Canadian and U.S. agriculture: Why the different outlooks matter to you

The U.S. Department of Agriculture (USDA) reported some struggles to support U.S. producers affected by one of the worst agricultural downturns in more than a decade. Yet, the outlook remains positive for Canadian producers: Farm cash receipts are projected to remain relatively flat in 2016 and Canadian agriculture shows a strong balance sheet.   

Given the high degree of integration between U.S. and Canadian agricultural markets, why the difference? And, does this suggest risk for Canadian producers?

The low CAD/USD helps Canada, hurts the U.S.

The CAD/USD exchange rate is currently 19% below the five-year average. The depreciation instantly bumps the prices Canadian producers receive for many commodities priced in the U.S. market, which are then converted at a more favourable exchange rate.

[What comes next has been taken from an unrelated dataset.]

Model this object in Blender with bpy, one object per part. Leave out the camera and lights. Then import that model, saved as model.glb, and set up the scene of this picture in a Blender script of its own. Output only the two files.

A stronger USD is also usually associated with weaker commodity prices: the stronger USD lowers the purchasing power of buyers in international markets and leads to a decline in demand. Yet the demand for some commodities remained surprisingly resilient over the last 12 months: corn prices have held steady and soybeans prices even moved higher. When U.S. prices fall (e.g. cattle, wheat), the lower Canadian dollar offers some protection.    

Weather plays a role

Weather has uniquely threatened U.S. ag. Dry conditions hurt part of the Prairies’ production in 2015 but Canadian ag production has otherwise been consistent; and in some years, it far exceeded recent annual targets. But in the U.S., five years of severe drought have affected California’s agricultural production and lowered producers’ revenues.

In 2015, California dairy and livestock drought-related losses amounted to an estimated US$350 million (or 2.8% of revenues). These losses have been compounded by global market conditions. Starting just prior to 2015, world dairy prices have declined more than 30%. This has hit the U.S., the world’s largest single-country dairy exporter, much harder than Canadian producers.

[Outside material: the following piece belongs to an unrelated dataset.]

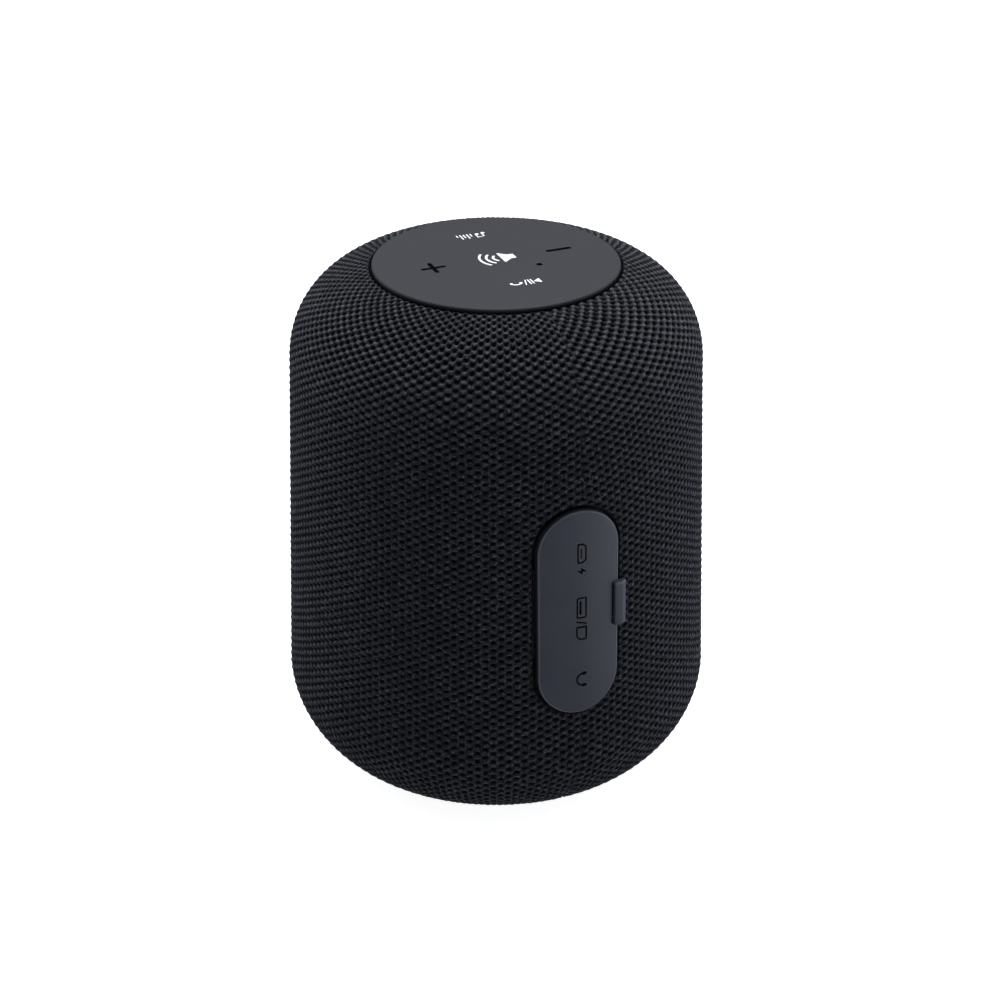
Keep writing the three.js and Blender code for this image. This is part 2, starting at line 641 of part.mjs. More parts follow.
/** Rubber cover that follows the body's curve, with a pull tab lapping over the sleeve. */
function portFlap() {
  const shell = bodyFilled(-FLAP_PROUD).subtract(bodyFilled(FLAP_INSET));
  const cover = extrudedY(pill(0), 20, REACH).intersect(shell);
  const tabShell = bodyFilled(-FLAP_PROUD - 1).subtract(bodyFilled(-GAP));
  const tab = box([-10.4, 20, 49], [-7.6, REACH, 58.6]).intersect(tabShell);
  return cover.add(tab);
}

add('port_flap', portFlap(), darkRubber());
add('flap_anchor', box([7, BAY_FRONT + GAP, 43], [8.6, 40.9, 63]), darkRubber());

// ---------------------------------------------------------------- battery

const CELL_PLACE = [22.5, 8];
const CELL_RADIUS = 9.1;
const CELL_LOW = 18;
const CELL_HIGH = 83;

function batteryCell() {
  return turned([
    [0, CELL_LOW], [CELL_RADIUS - 0.4, CELL_LOW], [CELL_RADIUS, CELL_LOW + 0.4], [CELL_RADIUS, CELL_HIGH - 2],
    [CELL_RADIUS - 0.5, CELL_HIGH - 1.5], [3.2, CELL_HIGH - 1.5], [3.2, CELL_HIGH], [0, CELL_HIGH],
  ], MEDIUM).translate([...CELL_PLACE, 0]);
}

/** Open tray round the outer side of the cell, with end stops and two tabs towards the barrel. */
function batteryCradle() {
  const tube = ring(CELL_RADIUS + GAP, 11, CELL_LOW - 1.8, CELL_HIGH + 1.8);
  const stops = join(disc(11, CELL_LOW - 1.8, CELL_LOW - GAP), disc(11, CELL_HIGH + GAP, CELL_HIGH + 1.8));
  const opening = box([-12, -12, 0], [-2, 12, HEIGHT]);
  const tabs = [30, 70].map((z) => box([10, -2, z], [15, 2, z + 4]));
  const turn = THREE.MathUtils.radToDeg(Math.atan2(CELL_PLACE[1], CELL_PLACE[0]));
  return cut(join(tube, stops, ...tabs), opening).rotate([0, 0, turn]).translate([...CELL_PLACE, 0]);
}

add('battery_cell', batteryCell(), wrap());
add('battery_cradle', batteryCradle(), blackPlastic());

// ---------------------------------------------------------------- leads

add('battery_lead', lead([
  [15.2, 5.4, 17.2], [12, 6, 14.6], [6, 9, 13.6], [0, 12, 15], [-3.4, 12.5, 20], [-4, 12.5, 26.4],
], 2.6, 1.3, 14), wire());

add('speaker_lead', lead([
  [-2, -12.5, 28.6], [-2.6, -8, 26.4], [-3.4, -2, 25.4], [-4, 4, 25.4], [-4, 7.6, 25.4],
], 2.6, 1.3, 9), wire());

/** Flat ribbon from under the key board to the top edge of the main board. */
add('key_ribbon', lead([
  [-10, 10, 102.4], [-9, 10, 96], [-5.4, 10, 90], [-4, 10, 85], [-4, 10, 79.4],
], 8, 0.5, 10), trimPlastic());

// ---------------------------------------------------------------- base

const BASE_BOTTOM = 1.2;
const BASE_TOP = FLOOR_BOTTOM - 0.9;
const BASE_RIM = RIM_RADIUS - 0.4;
const FOOT_INNER = 21.7;
const FOOT_OUTER = 28.1;
const BASE_HEAD = 2; // screw heads sunk in the base, under the foot
const BASE_HEAD_SEAT = 3.1;

function basePlate() {
  const plate = turned([
    [0, BASE_BOTTOM], [FOOT_INNER - GAP, BASE_BOTTOM], [FOOT_INNER - GAP, BASE_BOTTOM + 0.7],
    [FOOT_OUTER + GAP, BASE_BOTTOM + 0.7], [FOOT_OUTER + GAP, BASE_BOTTOM], [BASE_RIM, BASE_BOTTOM],
    [BASE_RIM, BASE_TOP], [18, BASE_TOP], [18, BASE_TOP - 1.5], [0, BASE_TOP - 1.5],
  ]);
  const holes = around(BASE_SCREWS, (angle) => join(
    disc(SHANK_HOLE, 1, BASE_TOP + 1, SMALL),
    disc(BASE_HEAD + 0.4, 1, BASE_HEAD_SEAT + GAP, SMALL),
  ).translate([...polar(BASE_SCREW_CIRCLE, angle), 0]));
  return cut(plate, ...holes);
}

/** Soft ring that the speaker stands on, with its edges eased. */
const footRing = () => turned([
  [FOOT_INNER, 0.4], [FOOT_INNER + 0.4, 0], [FOOT_OUTER - 0.4, 0], [FOOT_OUTER, 0.4],
  [FOOT_OUTER, BASE_BOTTOM + 0.4], [FOOT_INNER, BASE_BOTTOM + 0.4],
]);

add('base_plate', basePlate(), blackPlastic());
add('base_seal', ring(27, 29.4, BASE_TOP + GAP, FLOOR_BOTTOM - GAP, ROUND), foam());
add('foot_ring', footRing(), darkRubber());

around(BASE_SCREWS, (angle) =>
  screw(BASE_HEAD, 1.1, SHANK, 8.5).rotate([180, 0, 0])
    .translate([...polar(BASE_SCREW_CIRCLE, angle), BASE_HEAD_SEAT]),
).forEach((part, i) => add(`base_screw_${i + 1}`, part, zincSteel()));

export default speaker;
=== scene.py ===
"""Looks of a small portable speaker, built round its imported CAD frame.

The frame holds every hard piece in its real place. This script adds the knitted
sleeve, the rubber key panel, the port flap and the other outside surfaces, and
gives each piece that stays visible a procedural material. Lengths are written in
millimetres and multiplied by MM. The driver side is -Y and the port flap is +Y.
"""
import json
import math
from contextlib import contextmanager

import bmesh
import bpy
import numpy as np
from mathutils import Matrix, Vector
from mathutils.geometry import delaunay_2d_cdt


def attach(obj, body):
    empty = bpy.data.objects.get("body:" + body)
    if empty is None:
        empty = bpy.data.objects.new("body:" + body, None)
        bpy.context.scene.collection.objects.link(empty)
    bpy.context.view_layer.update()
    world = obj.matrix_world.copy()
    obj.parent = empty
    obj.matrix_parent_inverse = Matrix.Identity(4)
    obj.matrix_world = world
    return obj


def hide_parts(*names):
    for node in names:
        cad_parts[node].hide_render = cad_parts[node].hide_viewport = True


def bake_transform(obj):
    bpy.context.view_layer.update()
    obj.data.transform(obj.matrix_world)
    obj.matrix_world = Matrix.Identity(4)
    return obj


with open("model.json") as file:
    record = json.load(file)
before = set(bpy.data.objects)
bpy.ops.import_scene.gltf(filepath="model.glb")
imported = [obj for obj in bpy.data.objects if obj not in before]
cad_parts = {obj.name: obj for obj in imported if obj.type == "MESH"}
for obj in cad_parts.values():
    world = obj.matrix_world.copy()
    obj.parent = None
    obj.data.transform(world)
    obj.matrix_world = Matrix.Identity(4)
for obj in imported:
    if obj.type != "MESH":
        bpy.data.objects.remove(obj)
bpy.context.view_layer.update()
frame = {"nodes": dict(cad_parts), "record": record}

MM = 0.001

# ---------------------------------------------------------------- camera and light
CAMERA_AZIMUTH = math.radians(158.04)
CAMERA_RISE = 0.4886
CAMERA_DISTANCE = 520 * MM
CAMERA_AIM = (0, 0, 50 * MM)
CAMERA_LENS = 87.17
CAMERA_SHIFT = (0.0039, 0.0309)
COOL = (0.80, 0.85, 1.0)
PALE_COOL = (0.84, 0.88, 1.0)
NEAR_WHITE = (0.96, 0.975, 1.0)
FLOOR_GLOW = 0.92
FLOOR_HALF = 6000
WORLD_COLOUR = (0.80, 0.84, 1.0, 1)
WORLD_STRENGTH = 0.16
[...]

Canada seems to have picked up some of the opportunities: Canadian exports of edible vegetables grew between 2006 and 2012 at an average annual rate of 7.3%, but between 2012 and 2015, exports increased at an average annual rate of 25.9%.

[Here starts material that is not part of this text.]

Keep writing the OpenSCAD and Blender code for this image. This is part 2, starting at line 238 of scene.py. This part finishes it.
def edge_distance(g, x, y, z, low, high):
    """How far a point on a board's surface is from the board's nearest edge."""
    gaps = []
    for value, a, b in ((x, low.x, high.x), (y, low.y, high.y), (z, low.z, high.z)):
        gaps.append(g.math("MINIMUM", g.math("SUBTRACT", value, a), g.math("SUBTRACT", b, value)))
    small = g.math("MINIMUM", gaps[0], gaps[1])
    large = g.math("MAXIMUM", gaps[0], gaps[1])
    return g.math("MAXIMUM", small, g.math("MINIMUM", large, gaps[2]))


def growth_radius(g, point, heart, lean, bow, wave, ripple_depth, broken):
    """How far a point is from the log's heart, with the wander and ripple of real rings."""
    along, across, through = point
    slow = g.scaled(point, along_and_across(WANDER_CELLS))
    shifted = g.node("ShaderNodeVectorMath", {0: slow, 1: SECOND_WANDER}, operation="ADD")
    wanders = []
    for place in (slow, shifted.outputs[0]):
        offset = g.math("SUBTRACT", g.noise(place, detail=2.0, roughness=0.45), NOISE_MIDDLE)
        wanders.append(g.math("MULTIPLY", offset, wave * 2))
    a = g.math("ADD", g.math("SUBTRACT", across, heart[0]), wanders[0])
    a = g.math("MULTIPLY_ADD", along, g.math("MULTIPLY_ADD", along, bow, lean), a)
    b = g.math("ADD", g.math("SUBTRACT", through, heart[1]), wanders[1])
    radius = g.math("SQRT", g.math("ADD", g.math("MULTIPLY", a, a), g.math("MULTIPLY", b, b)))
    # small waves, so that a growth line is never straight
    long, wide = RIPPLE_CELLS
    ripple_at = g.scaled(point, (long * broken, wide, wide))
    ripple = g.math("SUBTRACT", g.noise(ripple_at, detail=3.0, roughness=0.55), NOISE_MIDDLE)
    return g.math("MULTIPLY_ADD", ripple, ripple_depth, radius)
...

Canadian export revenues poised for greater success

At the same time, international demand is growing for crops with a decided Canadian advantage. Canada is the world’s largest exporter of legumes and canola seed, and in 2015, Canada overtook the U.S. as the world’s largest wheat exporter, thanks in part to the CAD/USD difference. Pulse exports alone are currently red hot.

Input costs? Advantage, Canada

Just like a lower Canadian dollar raises the prices received by producers, it also can work to raise the price of farm inputs they purchased. But not all inputs used on Canadian farms are priced in U.S. dollars. Statistics Canada reported that farm input prices declined by 2.1% in the first quarter of 2016. In comparison, farm input prices increased 0.8% on average in the U.S. over the same period.  

What’s in it for you?

The outlook for Canadian agriculture remains positive relative to the current market conditions in the U.S. But there are obviously no certainties when it comes to the future path of the CAD, or weather related events. Sound risk management strategies are the key to navigate what could be a volatile economic environment in the next few months.